§ Exercise:
Copy each line below in which the word "joints" occurs.

§ Dataset extract:
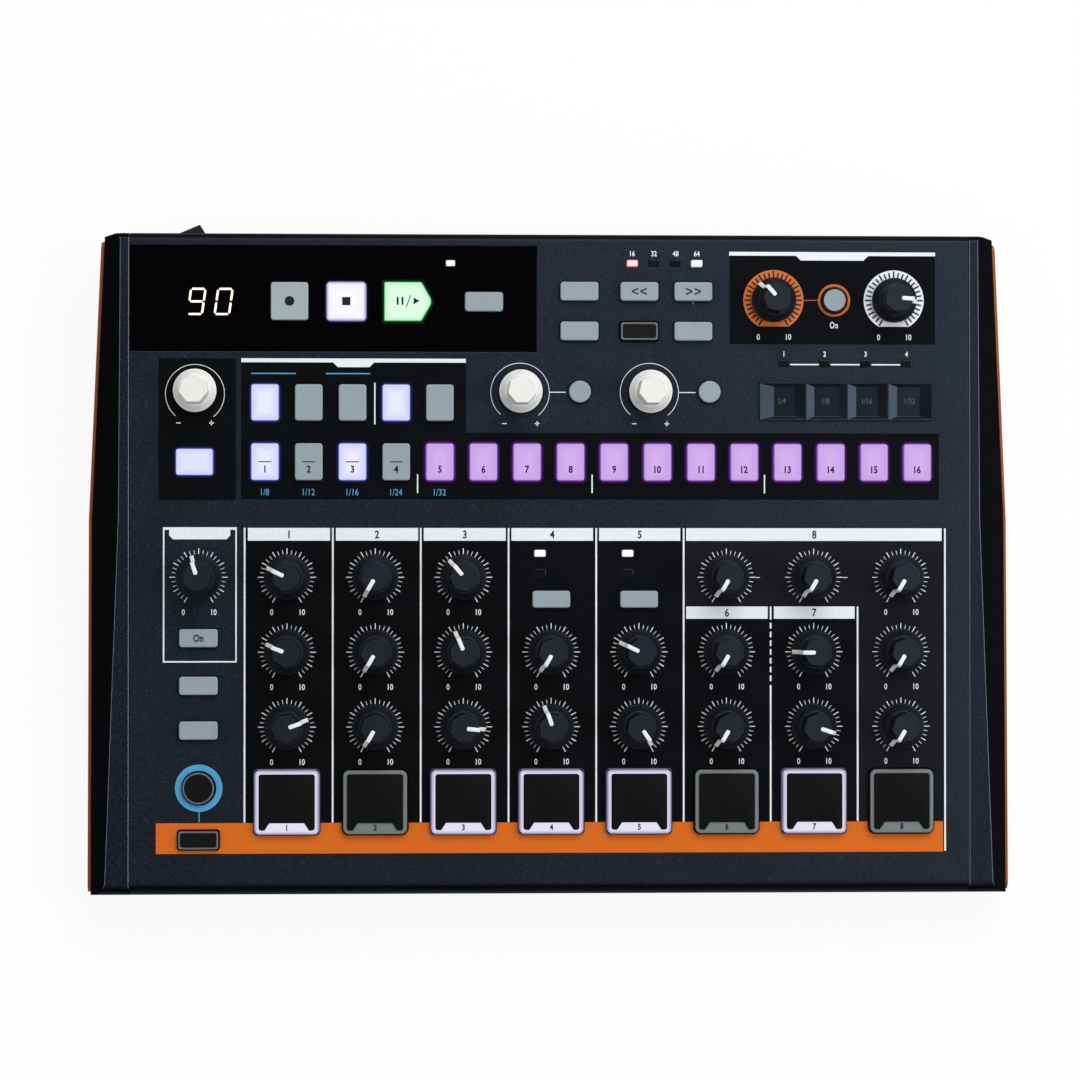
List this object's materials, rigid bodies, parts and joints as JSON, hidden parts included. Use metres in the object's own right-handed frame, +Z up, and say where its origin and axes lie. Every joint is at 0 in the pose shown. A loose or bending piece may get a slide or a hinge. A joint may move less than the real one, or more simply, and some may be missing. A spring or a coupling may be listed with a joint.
{
  "type": "drum machine",
  "caption": "Desktop analogue drum machine: sloping panel of knobs, lit keys and drum pads between two side cheeks, with a rear row of sockets and a power rocker.",
  "frame": {"origin": "middle of the footprint's box, on the table", "axes": "+X to the player's right, +Y to the rear, +Z up; the panel slopes up to the rear by 4 degrees"},
  "size_m": [0.316, 0.23, 0.0503],
  "materials": {
    "panel_paint": "dark blue-grey powder coat with a fine speckle, satin",
    "gloss_window": "black acrylic, gloss",
    "display_body": "black moulding",
    "strip_plastic": "black, semi-gloss",
    "lamp_lens": "clear light pipe",
    "cheek_plastic": "near-black moulded plastic, fine spark texture",
    "side_orange": "orange moulded plastic, satin",
    "base_plastic": "black moulded plastic",
    "circuit_board": "green solder mask",
    "control_metal": "pressed steel cans",
    "switch_plastic": "black switch housings",
    "socket_plastic": "black sockets with plated collars",
    "foot_rubber": "black rubber",
    "screw_steel": "blackened steel",
    "rocker_plastic": "black rocker",
    "key_grey": "grey translucent silicone, unlit",
    "key_white": "translucent silicone, lit white",
    "key_green": "translucent silicone, lit green",
    "key_violet": "translucent silicone, lit violet",
    "pad_rubber": "black rubber in a translucent rim",
    "knob_black": "soft-touch black with a white pointer",
    "knob_white": "soft-touch white",
    "print_white": "white screen print",
    "print_black": "matt black screen print",
    "print_orange": "orange screen print",
    "print_blue": "blue screen print",
    "lit_digits": "lit seven-segment digits"
  },
  "bodies": {
    "case": {"top_panel": "panel_paint", "display_window": "gloss_window", "digit_display": "display_body", "touch_strip": "strip_plastic", "indicator_lenses": "lamp_lens", "left_cheek": "cheek_plastic", "right_cheek": "cheek_plastic", "side_inserts": "side_orange", "base_tray": "base_plastic", "control_board": "circuit_board", "main_board": "circuit_board", "potentiometers": "control_metal", "key_switches": "switch_plastic", "rear_sockets": "socket_plastic", "rubber_feet": "foot_rubber", "case_screws": "screw_steel"},
    "power_rocker": {"power_rocker": "rocker_plastic"},
    "record_button": {"record_button": "key_grey"},
    "stop_button": {"stop_button": "key_white"},
    "play_button": {"play_button": "key_green"},
    "function_buttons": {"function_buttons": "key_grey"},
    "round_buttons": {"round_buttons": "key_grey"},
    "mode_buttons": {"mode_buttons": "key_white"},
    "step_buttons": {"step_buttons": "key_violet"},
    "pad_1": {"pad_1": "pad_rubber"},
    "pad_2": {"pad_2": "pad_rubber"},
    "pad_3": {"pad_3": "pad_rubber"},
    "pad_4": {"pad_4": "pad_rubber"},
    "pad_5": {"pad_5": "pad_rubber"},
    "pad_6": {"pad_6": "pad_rubber"},
    "pad_7": {"pad_7": "pad_rubber"},
    "pad_8": {"pad_8": "pad_rubber"},
    "metronome_knob": {"metronome_knob": "knob_black"},
    "kick_decay_knob": {"kick_decay_knob": "knob_black"},
    "kick_pitch_knob": {"kick_pitch_knob": "knob_black"},
    "kick_level_knob": {"kick_level_knob": "knob_black"},
    "snare_one_decay_knob": {"snare_one_decay_knob": "knob_black"},
    "snare_one_tone_knob": {"snare_one_tone_knob": "knob_black"},
    "snare_one_level_knob": {"snare_one_level_knob": "knob_black"},
    "snare_two_decay_knob": {"snare_two_decay_knob": "knob_black"},
    "snare_two_tone_knob": {"snare_two_tone_knob": "knob_black"},
    "snare_two_level_knob": {"snare_two_level_knob": "knob_black"},
    "tom_pitch_knob": {"tom_pitch_knob": "knob_black"},
    "tom_level_knob": {"tom_level_knob": "knob_black"},
    "cymbal_decay_knob": {"cymbal_decay_knob": "knob_black"},
    "cymbal_level_knob": {"cymbal_level_knob": "knob_black"},
    "drum_modulation_knob": {"drum_modulation_knob": "knob_black"},
    "hat_tone_knob": {"hat_tone_knob": "knob_black"},
    "closed_hat_level_knob": {"closed_hat_level_knob": "knob_black"},
    "drum_fm_amount_knob": {"drum_fm_amount_knob": "knob_black"},
    "open_hat_decay_knob": {"open_hat_decay_knob": "knob_black"},
    "open_hat_level_knob": {"open_hat_level_knob": "knob_black"},
    "drum_fm_decay_knob": {"drum_fm_decay_knob": "knob_black"},
    "carrier_pitch_knob": {"carrier_pitch_knob": "knob_black"},
    "drum_fm_level_knob": {"drum_fm_level_knob": "knob_black"},
    "distortion_knob": {"distortion_knob": "knob_black"},
    "master_volume_knob": {"master_volume_knob": "knob_black"},
    "rate_encoder": {"rate_encoder": "knob_white"},
    "swing_encoder": {"swing_encoder": "knob_white"},
    "random_encoder": {"random_encoder": "knob_white"}
  },
  "joints": [
    {"name": "power_rocker_tip", "type": "hinge", "parent": "case", "child": "power_rocker", "pos_m": [-0.1274, 0.10637, 0.016], "axis": [0, 0, 1], "range_deg": [-24, 0]},
    {"name": "record_button_press", "type": "slide", "parent": "case", "child": "record_button", "axis": [0, 0.0698, -0.9976], "range_m": [0, 0.0012], "stiffness_N_per_m": 300, "springref_m": -0.0005},
    {"name": "stop_button_press", "type": "slide", "parent": "case", "child": "stop_button", "axis": [0, 0.0698, -0.9976], "range_m": [0, 0.0012], "stiffness_N_per_m": 300, "springref_m": -0.0005},
    {"name": "play_button_press", "type": "slide", "parent": "case", "child": "play_button", "axis": [0, 0.0698, -0.9976], "range_m": [0, 0.0012], "stiffness_N_per_m": 300, "springref_m": -0.0005},
    {"name": "function_buttons_press", "type": "slide", "parent": "case", "child": "function_buttons", "axis": [0, 0.0698, -0.9976], "range_m": [0, 0.0012], "stiffness_N_per_m": 3900, "springref_m": -0.0005},
    {"name": "round_buttons_press", "type": "slide", "parent": "case", "child": "round_buttons", "axis": [0, 0.0698, -0.9976], "range_m": [0, 0.0012], "stiffness_N_per_m": 1200, "springref_m": -0.0005},
    {"name": "mode_buttons_press", "type": "slide", "parent": "case", "child": "mode_buttons", "axis": [0, 0.0698, -0.9976], "range_m": [0, 0.0012], "stiffness_N_per_m": 1800, "springref_m": -0.0005},
    {"name": "step_buttons_press", "type": "slide", "parent": "case", "child": "step_buttons", "axis": [0, 0.0698, -0.9976], "range_m": [0, 0.0012], "stiffness_N_per_m": 4800, "springref_m": -0.0005},
    {"name": "pad_1_press", "type": "slide", "parent": "case", "child": "pad_1", "axis": [0, 0.0698, -0.9976], "range_m": [0, 0.0014], "stiffness_N_per_m": 900, "springref_m": -0.0005},
    {"name": "pad_2_press", "type": "slide", "parent": "case", "child": "pad_2", "axis": [0, 0.0698, -0.9976], "range_m": [0, 0.0014], "stiffness_N_per_m": 900, "springref_m": -0.0005},
    {"name": "pad_3_press", "type": "slide", "parent": "case", "child": "pad_3", "axis": [0, 0.0698, -0.9976], "range_m": [0, 0.0014], "stiffness_N_per_m": 900, "springref_m": -0.0005},
    {"name": "pad_4_press", "type": "slide", "parent": "case", "child": "pad_4", "axis": [0, 0.0698, -0.9976], "range_m": [0, 0.0014], "stiffness_N_per_m": 900, "springref_m": -0.0005},
    {"name": "pad_5_press", "type": "slide", "parent": "case", "child": "pad_5", "axis": [0, 0.0698, -0.9976], "range_m": [0, 0.0014], "stiffness_N_per_m": 900, "springref_m": -0.0005},
    {"name": "pad_6_press", "type": "slide", "parent": "case", "child": "pad_6", "axis": [0, 0.0698, -0.9976], "range_m": [0, 0.0014], "stiffness_N_per_m": 900, "springref_m": -0.0005},
    {"name": "pad_7_press", "type": "slide", "parent": "case", "child": "pad_7", "axis": [0, 0.0698, -0.9976], "range_m": [0, 0.0014], "stiffness_N_per_m": 900, "springref_m": -0.0005},
    {"name": "pad_8_press", "type": "slide", "parent": "case", "child": "pad_8", "axis": [0, 0.0698, -0.9976], "range_m": [0, 0.0014], "stiffness_N_per_m": 900, "springref_m": -0.0005},
    {"name": "metronome_knob_turn", "type": "hinge", "parent": "case", "child": "metronome_knob", "pos_m": [-0.12, -0.00736, 0.02953], "axis": [0, -0.0698, 0.9976], "range_deg": [-168, 132]},
    {"name": "kick_decay_knob_turn", "type": "hinge", "parent": "case", "child": "kick_decay_knob", "pos_m": [-0.09, -0.00736, 0.02953], "axis": [0, -0.0698, 0.9976], "range_deg": [-215, 85]},
    {"name": "kick_pitch_knob_turn", "type": "hinge", "parent": "case", "child": "kick_pitch_knob", "pos_m": [-0.09, -0.0328, 0.02775], "axis": [0, -0.0698, 0.9976], "range_deg": [-219, 81]},
    {"name": "kick_level_knob_turn", "type": "hinge", "parent": "case", "child": "kick_level_knob", "pos_m": [-0.09, -0.05824, 0.02597], "axis": [0, -0.0698, 0.9976], "range_deg": [-80, 220]},
    {"name": "snare_one_decay_knob_turn", "type": "hinge", "parent": "case", "child": "snare_one_decay_knob", "pos_m": [-0.06, -0.00736, 0.02953], "axis": [0, -0.0698, 0.9976], "range_deg": [-300, 0]},
    {"name": "snare_one_tone_knob_turn", "type": "hinge", "parent": "case", "child": "snare_one_tone_knob", "pos_m": [-0.06, -0.0328, 0.02775], "axis": [0, -0.0698, 0.9976], "range_deg": [-300, 0]},
    {"name": "snare_one_level_knob_turn", "type": "hinge", "parent": "case", "child": "snare_one_level_knob", "pos_m": [-0.06, -0.05824, 0.02597], "axis": [0, -0.0698, 0.9976], "range_deg": [-300, 0]},
    {"name": "snare_two_decay_knob_turn", "type": "hinge", "parent": "case", "child": "snare_two_decay_knob", "pos_m": [-0.03, -0.00736, 0.02953], "axis": [0, -0.0698, 0.9976], "range_deg": [-190, 110]},
    {"name": "snare_two_tone_knob_turn", "type": "hinge", "parent": "case", "child": "snare_two_tone_knob", "pos_m": [-0.03, -0.0328, 0.02775], "axis": [0, -0.0698, 0.9976], "range_deg": [-172, 128]},
    {"name": "snare_two_level_knob_turn", "type": "hinge", "parent": "case", "child": "snare_two_level_knob", "pos_m": [-0.03, -0.05824, 0.02597], "axis": [0, -0.0698, 0.9976], "range_deg": [-54, 246]},
    {"name": "tom_pitch_knob_turn", "type": "hinge", "parent": "case", "child": "tom_pitch_knob", "pos_m": [0, -0.0328, 0.02775], "axis": [0, -0.0698, 0.9976], "range_deg": [-300, 0]},
    {"name": "tom_level_knob_turn", "type": "hinge", "parent": "case", "child": "tom_level_knob", "pos_m": [0, -0.05824, 0.02597], "axis": [0, -0.0698, 0.9976], "range_deg": [-169, 131]},
    {"name": "cymbal_decay_knob_turn", "type": "hinge", "parent": "case", "child": "cymbal_decay_knob", "pos_m": [0.03, -0.0328, 0.02775], "axis": [0, -0.0698, 0.9976], "range_deg": [-214, 86]},
    {"name": "cymbal_level_knob_turn", "type": "hinge", "parent": "case", "child": "cymbal_level_knob", "pos_m": [0.03, -0.05824, 0.02597], "axis": [0, -0.0698, 0.9976], "range_deg": [-4, 296]},
    {"name": "drum_modulation_knob_turn", "type": "hinge", "parent": "case", "child": "drum_modulation_knob", "pos_m": [0.06, -0.00736, 0.02953], "axis": [0, -0.0698, 0.9976], "range_deg": [-300, 0]},
    {"name": "hat_tone_knob_turn", "type": "hinge", "parent": "case", "child": "hat_tone_knob", "pos_m": [0.06, -0.0328, 0.02775], "axis": [0, -0.0698, 0.9976], "range_deg": [-300, 0]},
    {"name": "closed_hat_level_knob_turn", "type": "hinge", "parent": "case", "child": "closed_hat_level_knob", "pos_m": [0.06, -0.05824, 0.02597], "axis": [0, -0.0698, 0.9976], "range_deg": [-300, 0]},
    {"name": "drum_fm_amount_knob_turn", "type": "hinge", "parent": "case", "child": "drum_fm_amount_knob", "pos_m": [0.09, -0.00736, 0.02953], "axis": [0, -0.0698, 0.9976], "range_deg": [-300, 0]},
    {"name": "open_hat_decay_knob_turn", "type": "hinge", "parent": "case", "child": "open_hat_decay_knob", "pos_m": [0.09, -0.0328, 0.02775], "axis": [0, -0.0698, 0.9976], "range_deg": [-240, 60]},
    {"name": "open_hat_level_knob_turn", "type": "hinge", "parent": "case", "child": "open_hat_level_knob", "pos_m": [0.09, -0.05824, 0.02597], "axis": [0, -0.0698, 0.9976], "range_deg": [-42, 258]},
    {"name": "drum_fm_decay_knob_turn", "type": "hinge", "parent": "case", "child": "drum_fm_decay_knob", "pos_m": [0.12, -0.00736, 0.02953], "axis": [0, -0.0698, 0.9976], "range_deg": [-300, 0]},
    {"name": "carrier_pitch_knob_turn", "type": "hinge", "parent": "case", "child": "carrier_pitch_knob", "pos_m": [0.12, -0.0328, 0.02775], "axis": [0, -0.0698, 0.9976], "range_deg": [-300, 0]},
    {"name": "drum_fm_level_knob_turn", "type": "hinge", "parent": "case", "child": "drum_fm_level_knob", "pos_m": [0.12, -0.05824, 0.02597], "axis": [0, -0.0698, 0.9976], "range_deg": [-300, 0]},
    {"name": "distortion_knob_turn", "type": "hinge", "parent": "case", "child": "distortion_knob", "pos_m": [0.0762, 0.08731, 0.03615], "axis": [0, -0.0698, 0.9976], "range_deg": [-191, 109]},
    {"name": "master_volume_knob_turn", "type": "hinge", "parent": "case", "child": "master_volume_knob", "pos_m": [0.1176, 0.08731, 0.03615], "axis": [0, -0.0698, 0.9976], "range_deg": [-56, 244]},
    {"name": "rate_encoder_turn", "type": "hinge", "parent": "case", "child": "rate_encoder", "pos_m": [-0.1213, 0.05598, 0.03396], "axis": [0, -0.0698, 0.9976], "continuous": true},
    {"name": "swing_encoder_turn", "type": "hinge", "parent": "case", "child": "swing_encoder", "pos_m": [-0.0104, 0.05598, 0.03396], "axis": [0, -0.0698, 0.9976], "continuous": true},
    {"name": "random_encoder_turn", "type": "hinge", "parent": "case", "child": "random_encoder", "pos_m": [0.034, 0.05598, 0.03396], "axis": [0, -0.0698, 0.9976], "continuous": true}
  ]
}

§ The response:
List this object's materials, rigid bodies, parts and joints as JSON, hidden parts included. Use metres in the object's own right-handed frame, +Z up, and say where its origin and axes lie. Every joint is at 0 in the pose shown. A loose or bending piece may get a slide or a hinge. A joint may move less than the real one, or more simply, and some may be missing. A spring or a coupling may be listed with a joint.
  "joints": [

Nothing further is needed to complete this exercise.